Troubleshooting Steps Taken:
-There are no errors in the logs, which makes troubleshooting challenging.

  • The REST API “GET /connectors?expand=status” also shows connector & task in Running Status.
  • Connector didn’t resume upon restarting connector “POST /connectors/(string:name)/restart”.

Observations: -
The connector resumes pushing the event to Kafka topic upon restarting the Kafka Connect EKS pods .

Versions:
Debezium version : 2.5.0.Final
kafka and Kafka connect version : 2.12.3.7.0
library we are using is : debezium-connector-mysql-2.5.0.Final.jar
for Database we are using AWS RDS
DBVersion: 8.0.mysql_aurora.3.05.2

We are using following config for Debezium-connector .

"name": "debezium-connector_${DEBEIZUM_SPRINT_NUM}", "config": { "connector.class": "io.debezium.connector.mysql.MySqlConnector", "tasks.max": "1", "database.hostname": "${DB_WRITER_URL}", "database.port": "${DB_PORT_NUMBER}", "database.user": "${DB_USER_NAME}", "database.password": "${DB_PASSWORD}", "database.ssl.mode": "required", "database.server.id": "${RANDOM_NUMBER}", "database.server.name": "${ENVIRONMENT}", "schema.history.internal.kafka.bootstrap.servers": "kafka.${HALF_URL}:9092", "schema.history.internal.kafka.topic": "dbhistory", "table.include.list": "", "column.include.list": "", "time.precision.mode": "connect", "include.schema.changes": "true", "decimal.handling.mode": "double", "bigint.unsigned.handling.mode":"long", "event.processing.failure.handling.mode": "fail", "inconsistent.schema.handling.mode":"warn", "heartbeat.interval.ms": 60000, "connect.timeout.ms": 60000, "tombstones.on.delete":true, "binary.handling.mode":"bytes", "skipped.operations": "t", "topic.prefix": "cdc_event_schema", "transforms": "route", "transforms.route.type": "org.apache.kafka.connect.transforms.RegexRouter", "transforms.route.regex": "([^.]+)\\\\.([^.]+)\\\\.([^.]+)", "transforms.route.replacement": "\$2.\$3", "snapshot.mode": "schema_only" }

Needed Assistance: -

  • We’ve already checked the configurations for potential issues, but haven’t identified anything specific.
  • We’d appreciate any insights on how to diagnose the root cause.
  • Are there any known configuration issues or limitations that could cause this behavior?
  • Additionally, any advice on debugging strategies for Kafka Connect and Debezium connectors would be extremely.

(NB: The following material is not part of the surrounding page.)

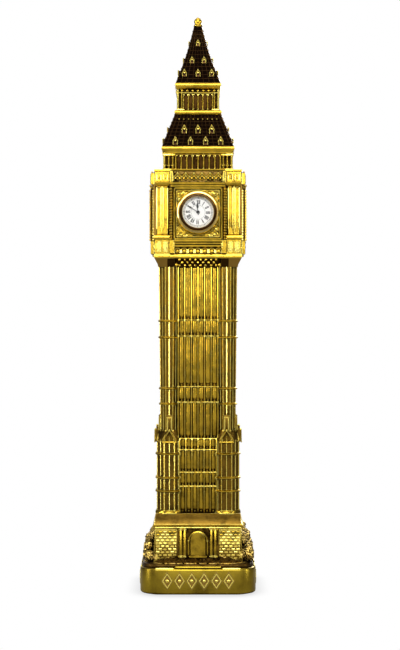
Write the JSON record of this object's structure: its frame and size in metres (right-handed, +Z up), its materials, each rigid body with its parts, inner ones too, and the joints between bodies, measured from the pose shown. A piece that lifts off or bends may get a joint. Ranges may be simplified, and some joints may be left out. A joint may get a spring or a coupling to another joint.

-Observation by Debezeium Team-

he Debezium community reported that the log contained messages indicating the connector was functioning correctly, but Kafka Connect might be experiencing performance bottlenecks in writing to the broker. For further context and discussion, please refer to the Debezium community forum thread.

https://debezium.zulipchat.com/#narrow/stream/348104-community-mysql-mariadb/topic/Troubleshooting.20Debezium.20Connector.3A.20.20Intermittent.20Failures

Needed Assistance: -

  • We’ve already checked the configurations for potential issues, but haven’t identified anything specific.
  • We’d appreciate any insights on how to diagnose the root cause.
  • Are there any known configuration issues or limitations that could cause this behavior?
  • Additionally, any advice on debugging strategies for Kafka Connect and Debezium connectors would be extremely helpful.

Hello! We started to experience the same issue without doing any upgrades. Our deployment is rather old ( debezium 1.8 and kafka 2.7 ) and suddenly we’re getting almost daily failures. The symptoms are exactly the ones you have described. This has been working flawlessly for years.

Were you able to find a solution/cause to this issue?